Yeah, I know what the collection plate is for. But it's one thing to give to the community from your heart and quite another to be forced to give. Many people do not have the extra money to give and are shunned when they pass the collection plate by. That is not right in my book. Whenever I went to church I would fell guilty by not putting something in the plate. It also boils down to church politics. Those that put in the biggest checks often times feel that they have the right to run the church and be involved in the biggest decisions. My "Bible-thumping" uncle has always been the largest money contributor to any church he attends and always ends up feeling that he has the right to run it because of that. With every chuch he goes to, I also see the community turning on him sooner or later because of his humble superiority complex.

Also, I know the purpose of sitting in a pew. It brings people together under one roof to worship. Well, in discovering my own path I have found that worship does not have to be done under a roof, or in a group setting. To me, outside is the house of God, whatever name you use, so reverance can be given almost anywhere because your body is also a temple, since I believe that all life is sacred. All you have to do is look up...or down for that matter (and no, I'm not talking about Hell, I don't believe in that, I'm talking about looking down at the Earth beneath your feet). Even if you are a follower of the Christian faith, as I used to be, you do not have to attend a church to give thanks and worship Christ, at least that's the way I feel. I always had a problem with attending church. I was of the opinion that if you believe in your heart, then that's all you need to be a Christian, or whatever path you choose. You don't need someone else to tell you what you are. People are all individuals and therefore see and interpret things in different ways.

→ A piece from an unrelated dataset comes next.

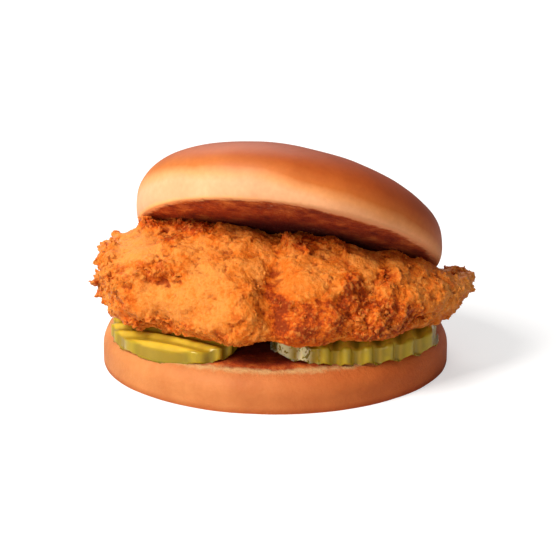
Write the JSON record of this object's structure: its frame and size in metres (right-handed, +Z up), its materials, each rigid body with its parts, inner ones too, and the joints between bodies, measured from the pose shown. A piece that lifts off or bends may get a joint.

Therefore, one person cannot be expected to see something in the same light as someone else. I believe in finding your own way. Remember, many people attend church because they feel they have to. I was one of them. Of course there's nothing wrong with belonging to a community, but particpate because you want to, not because you think you have to or because someone else tells you that you should in order to be a good practitioner of your faith.


----------



## Fargo (Jun 8, 2004)

illnino said:


> i dont, i have my own theory. what makes it that christianity is the only right relegion when there are hundreds more relegions that think the same thing. THERE IS NO GOD
> [snapback]819588[/snapback]​


Actually many of the hundreds more religions think quite differently. Buddhism and Christianity, for example, are very different. I agree though that the idea of placing your religion above others is somewhat of a primitive outlook.


----------



## remyo (Aug 26, 2004)

voted no


----------



## Fido (May 21, 2003)

Tinkerbelle said:


> be careful confusing "Christans" and Catholics.
> 
> I happen to consider myself NOT Christian but agnostic and I go to church for its sense of community. We even have atheiests attend for the same reasons. At my church you are allowed to believe whatever you want... Its really nice.
> 
> ...


If everyone believes what they want...then how would it be a church? I thought a church is a place for christians to go and practice their religion. (no intend to bash/flame)


----------



## NegativeCamber (Nov 29, 2004)

Fargo said:


> I actually get paid as a musician to go to church. I used to ask myself if would go if I wasn't getting paid, and now I know I would. I hear a lot of people trash talking the church - and sometimes for good reason - but some churches are better than others, and I'm fortunate to belong to an open-minded congregation. Also, it seems many people who are quick to deride churches don't seem to have any plausible sollution or alternative to bring people out of their misery. Every religion has its imperfections, and even though I am quite a sinner, I think playing music in church has brought me closer to God in some ironic way.
> [snapback]818664[/snapback]​


Very well stated.. I agree..


----------



## elTwitcho (Jun 22, 2004)

dracofish said:


> Well, in discovering my own path I have found that worship does not have to be done under a roof, or in a group setting. To me, outside is the house of God, whatever name you use, so reverance can be given almost anywhere because your body is also a temple, since I believe that all life is sacred. All you have to do is look up...or down for that matter (and no, I'm not talking about Hell, I don't believe in that, I'm talking about looking down at the Earth beneath your feet). Even if you are a follower of the Christian faith, as I used to be, you do not have to attend a church to give thanks and worship Christ, at least that's the way I feel. I always had a problem with attending church. I was of the opinion that if you believe in your heart, then that's all you need to be a Christian, or whatever path you choose. You don't need someone else to tell you what you are. People are all individuals and therefore see and interpret things in different ways. Therefore, one person cannot be expected to see something in the same light as someone else. I believe in finding your own way. Remember, many people attend church because they feel they have to. I was one of them. Of course there's nothing wrong with belonging to a community, but particpate because you want to, not because you think you have to or because someone else tells you that you should in order to be a good practitioner of your faith.
> [snapback]819675[/snapback]​


That honestly stirred up some kind of feeling inside me, it could be my bagel, or it could be that you put into words what I've been mulling over for awhile. That was just put so well, you have my sincerest respect.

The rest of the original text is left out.